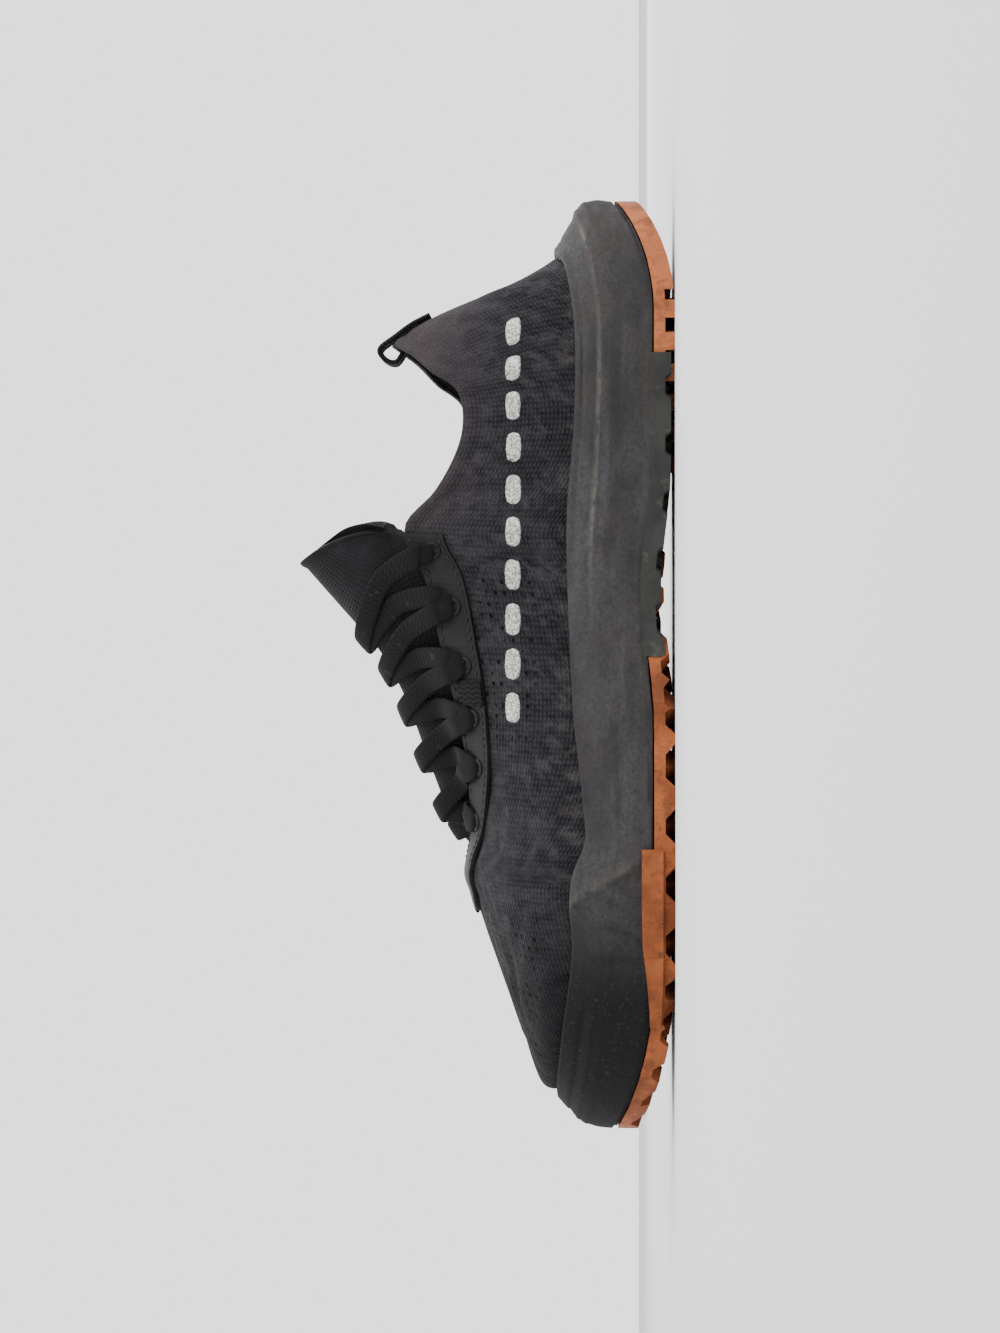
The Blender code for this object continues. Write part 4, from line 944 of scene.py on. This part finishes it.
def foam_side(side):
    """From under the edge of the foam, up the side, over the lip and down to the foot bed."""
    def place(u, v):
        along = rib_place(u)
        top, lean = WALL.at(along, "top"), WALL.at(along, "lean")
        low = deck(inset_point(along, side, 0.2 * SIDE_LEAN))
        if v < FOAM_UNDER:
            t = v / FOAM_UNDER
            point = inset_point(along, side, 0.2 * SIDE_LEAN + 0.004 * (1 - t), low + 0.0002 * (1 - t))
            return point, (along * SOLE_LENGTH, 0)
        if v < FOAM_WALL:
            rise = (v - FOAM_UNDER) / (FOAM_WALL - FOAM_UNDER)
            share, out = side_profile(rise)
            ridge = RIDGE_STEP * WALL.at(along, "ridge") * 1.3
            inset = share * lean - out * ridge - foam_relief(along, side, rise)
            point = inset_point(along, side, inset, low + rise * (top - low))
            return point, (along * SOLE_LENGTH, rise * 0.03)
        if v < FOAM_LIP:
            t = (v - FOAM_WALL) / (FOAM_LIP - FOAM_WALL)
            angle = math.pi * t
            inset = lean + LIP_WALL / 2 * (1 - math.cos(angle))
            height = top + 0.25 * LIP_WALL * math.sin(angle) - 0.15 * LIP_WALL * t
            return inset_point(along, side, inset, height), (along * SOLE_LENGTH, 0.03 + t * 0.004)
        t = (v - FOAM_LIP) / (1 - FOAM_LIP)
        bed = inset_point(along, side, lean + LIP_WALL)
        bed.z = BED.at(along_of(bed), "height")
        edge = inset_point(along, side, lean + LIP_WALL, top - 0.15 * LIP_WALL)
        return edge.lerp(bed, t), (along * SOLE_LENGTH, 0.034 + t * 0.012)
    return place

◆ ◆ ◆

→ Given instruction
Please quote the data above in full, with no line missing.

→ Worked solution
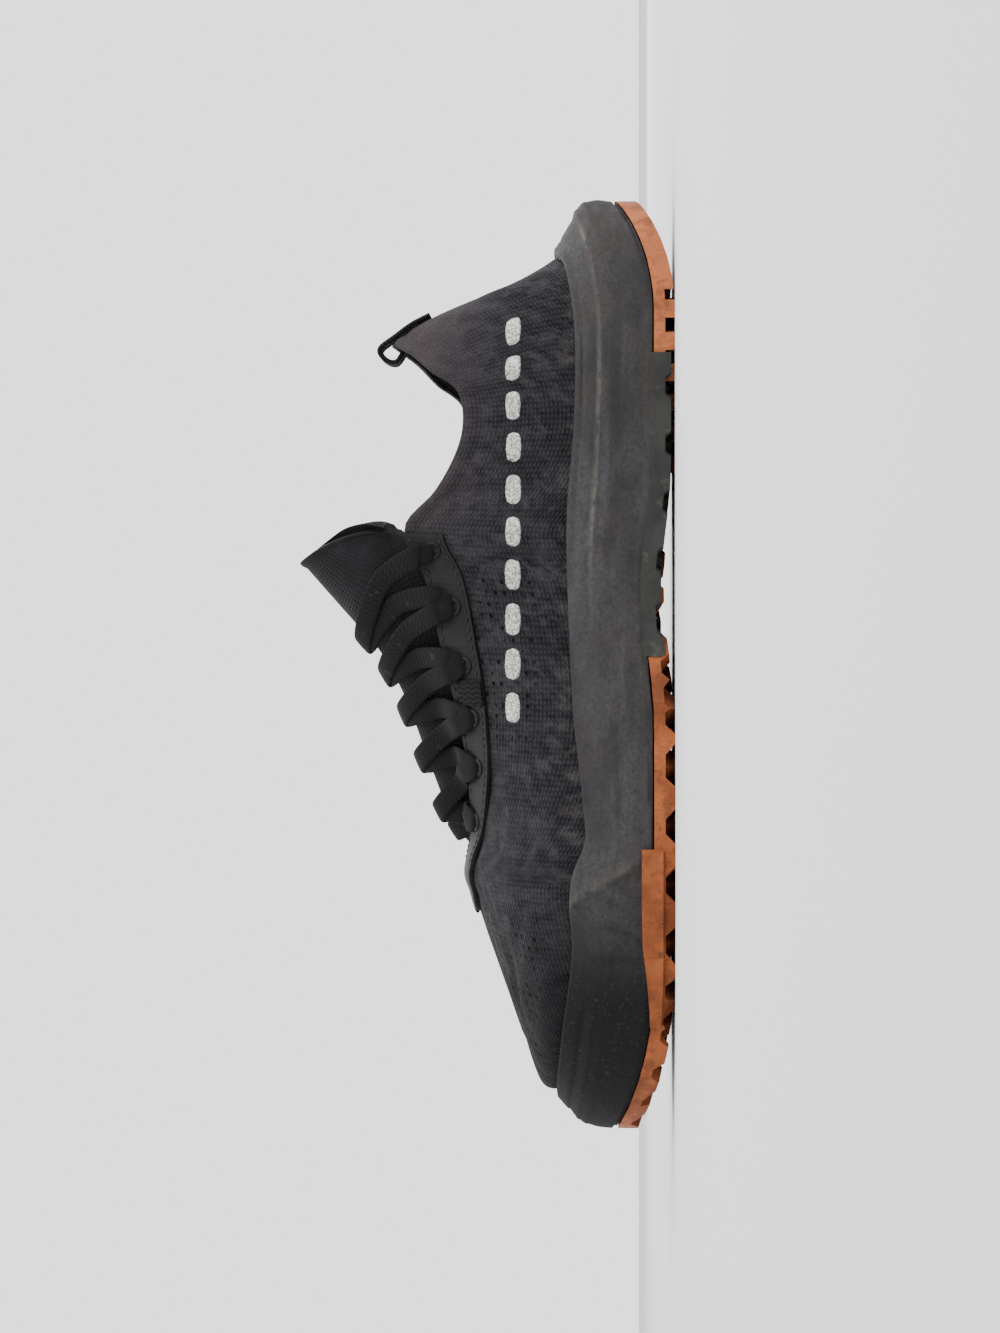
The Blender code for this object continues. Write part 4, from line 944 of scene.py on. This part finishes it.
def foam_side(side):
    """From under the edge of the foam, up the side, over the lip and down to the foot bed."""
    def place(u, v):
        along = rib_place(u)
        top, lean = WALL.at(along, "top"), WALL.at(along, "lean")
        low = deck(inset_point(along, side, 0.2 * SIDE_LEAN))
        if v < FOAM_UNDER:
            t = v / FOAM_UNDER
            point = inset_point(along, side, 0.2 * SIDE_LEAN + 0.004 * (1 - t), low + 0.0002 * (1 - t))
            return point, (along * SOLE_LENGTH, 0)
        if v < FOAM_WALL:
            rise = (v - FOAM_UNDER) / (FOAM_WALL - FOAM_UNDER)
            share, out = side_profile(rise)
            ridge = RIDGE_STEP * WALL.at(along, "ridge") * 1.3
            inset = share * lean - out * ridge - foam_relief(along, side, rise)
            point = inset_point(along, side, inset, low + rise * (top - low))
            return point, (along * SOLE_LENGTH, rise * 0.03)
        if v < FOAM_LIP:
            t = (v - FOAM_WALL) / (FOAM_LIP - FOAM_WALL)
            angle = math.pi * t
            inset = lean + LIP_WALL / 2 * (1 - math.cos(angle))
            height = top + 0.25 * LIP_WALL * math.sin(angle) - 0.15 * LIP_WALL * t
            return inset_point(along, side, inset, height), (along * SOLE_LENGTH, 0.03 + t * 0.004)
        t = (v - FOAM_LIP) / (1 - FOAM_LIP)
        bed = inset_point(along, side, lean + LIP_WALL)
        bed.z = BED.at(along_of(bed), "height")
        edge = inset_point(along, side, lean + LIP_WALL, top - 0.15 * LIP_WALL)
        return edge.lerp(bed, t), (along * SOLE_LENGTH, 0.034 + t * 0.012)
    return place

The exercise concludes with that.